2. Sol Campbell, Tottenham to Arsenal (2001)
When you say you’ll never play for your club’s biggest rivals, it’s a promise you really ought to keep. England defender Sol Campbell had been at Tottenham for nine years, captained them for four, and had told Spurs Monthly that he would never play for Arsenal. But when faced with another year without Champions League football, Campbell traversed North London in 2001 on a free transfer.
If this was not enraging enough for fans, the news came as a complete surprise, even to reporters at the press conference who thought they were witnessing the unveiling of goalkeeper Richard Wright. The move proved fruitful for Campbell, who netted two league titles and three FA Cups at Arsenal, but he’ll likely have to shoulder the “Judas” label from Spurs fans forever.

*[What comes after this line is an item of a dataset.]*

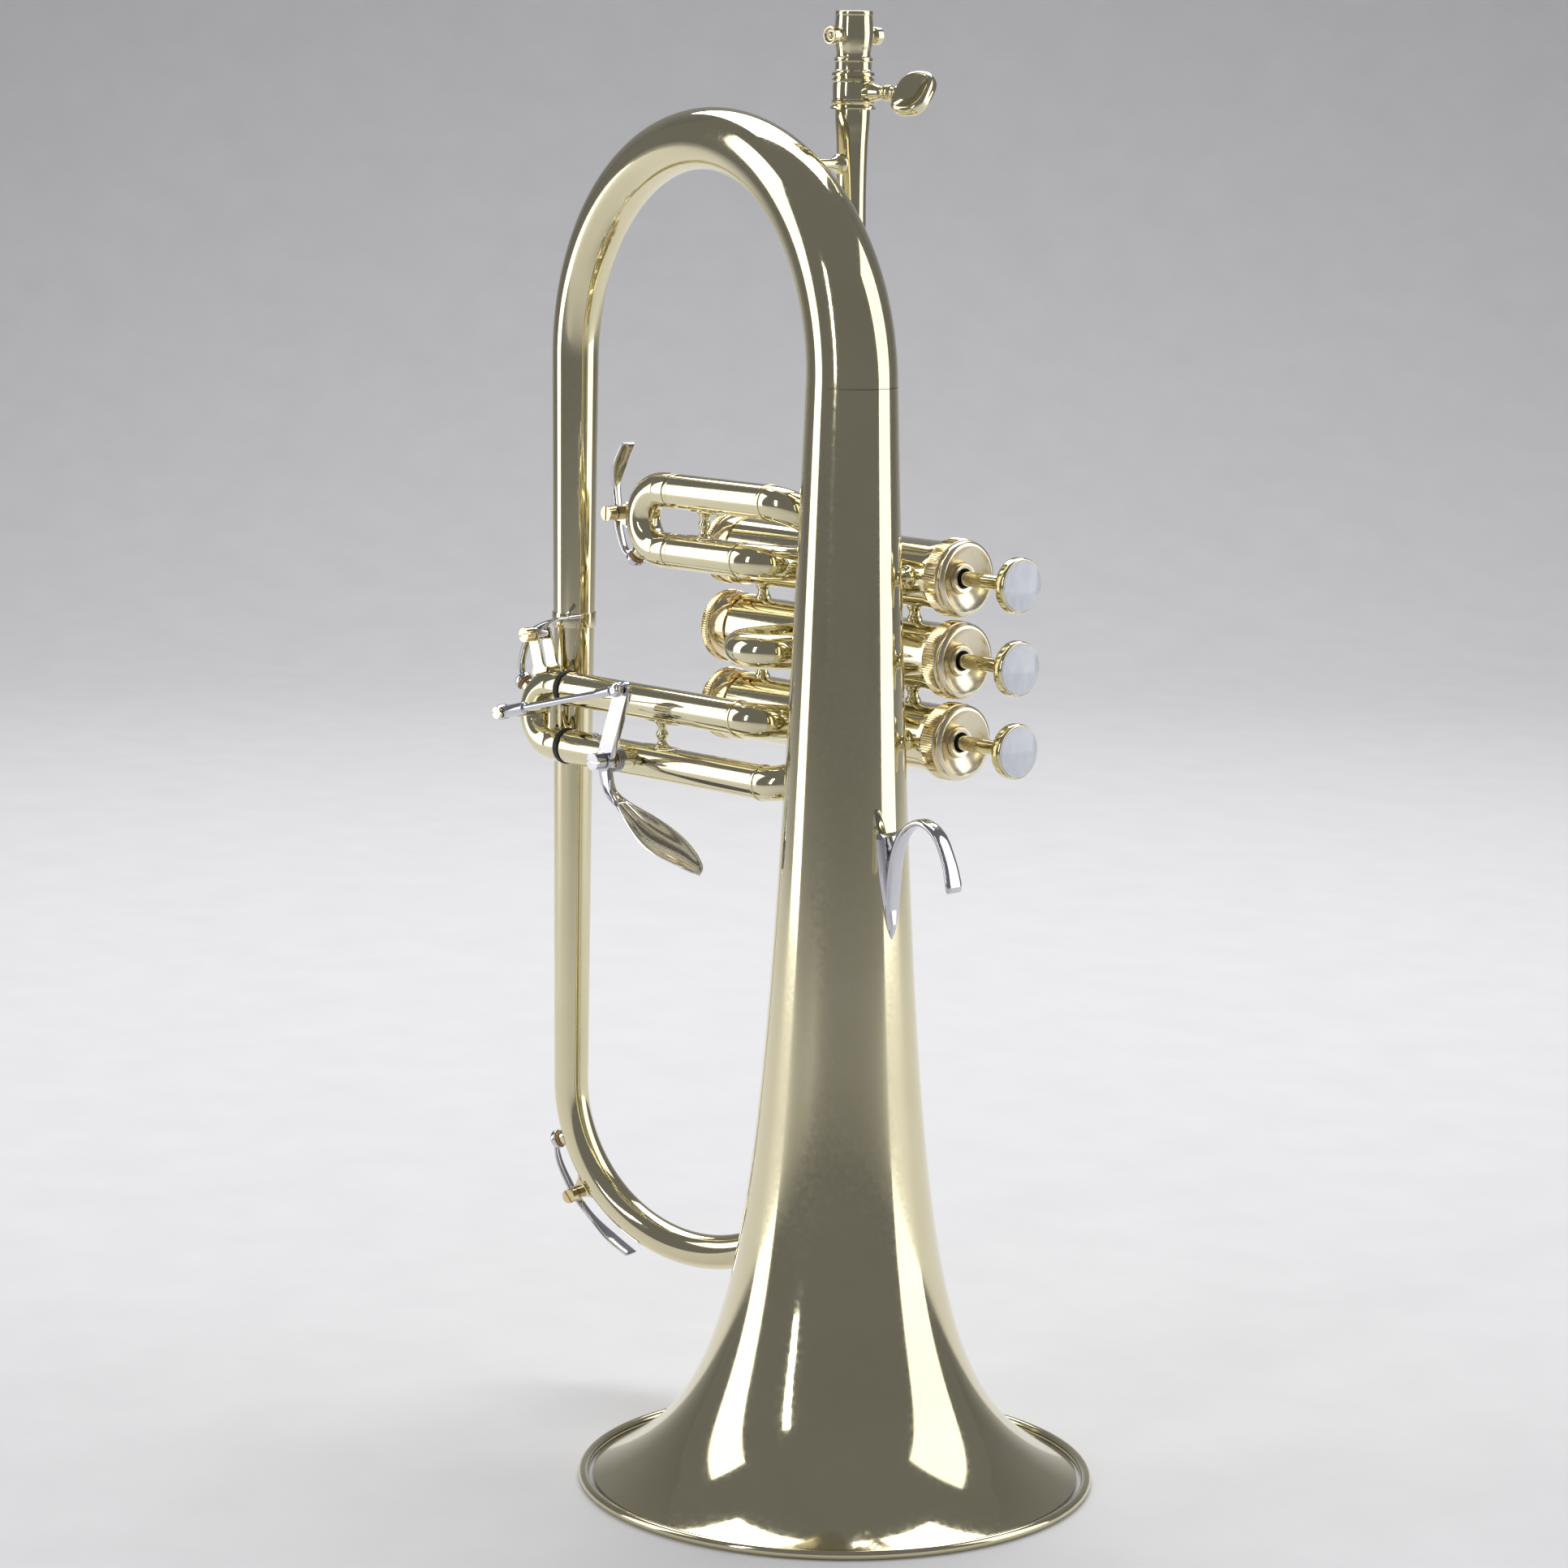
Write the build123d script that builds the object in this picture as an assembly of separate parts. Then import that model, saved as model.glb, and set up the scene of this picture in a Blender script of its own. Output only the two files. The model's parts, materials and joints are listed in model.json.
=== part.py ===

1. Luís Figo, Barcelona to Real Madrid (2000)
The scorching hot rivalry between Barcelona and Real Madrid, perhaps the greatest in world football, needed no further stoking. Those flames were fanned though when Luís Figo completed a shock move to the Bernabeu in 2000, for a world record fee of £37 million. The Portuguese winger had been Barcelona’s best player in the previous two seasons, helping bring successive La Liga titles to Camp Nou, and earning the adoration of Catalonians.
The move to Madrid, and Barcelona’s most bitter competition, appalled the Barça faithful. When he first returned to Camp Nou with his new team, 98,000 fans greeted Figo with deafening boos. Figo, who would ordinarily take corners for Real, avoided the corner flags where he’d otherwise be pelted by missiles of oranges, bottles, cigarette lighters and mobile phones. “Traitor” and “Scum” signs adorned the stadium, effigies were burnt in the crowd, and even a pig’s head was smuggled in to be flung towards Figo.
In his first season at Real though, Figo would go on to win the Ballon d’Or, and lead one of the most successful careers in club football history. So it was probably all worth the pig’s head.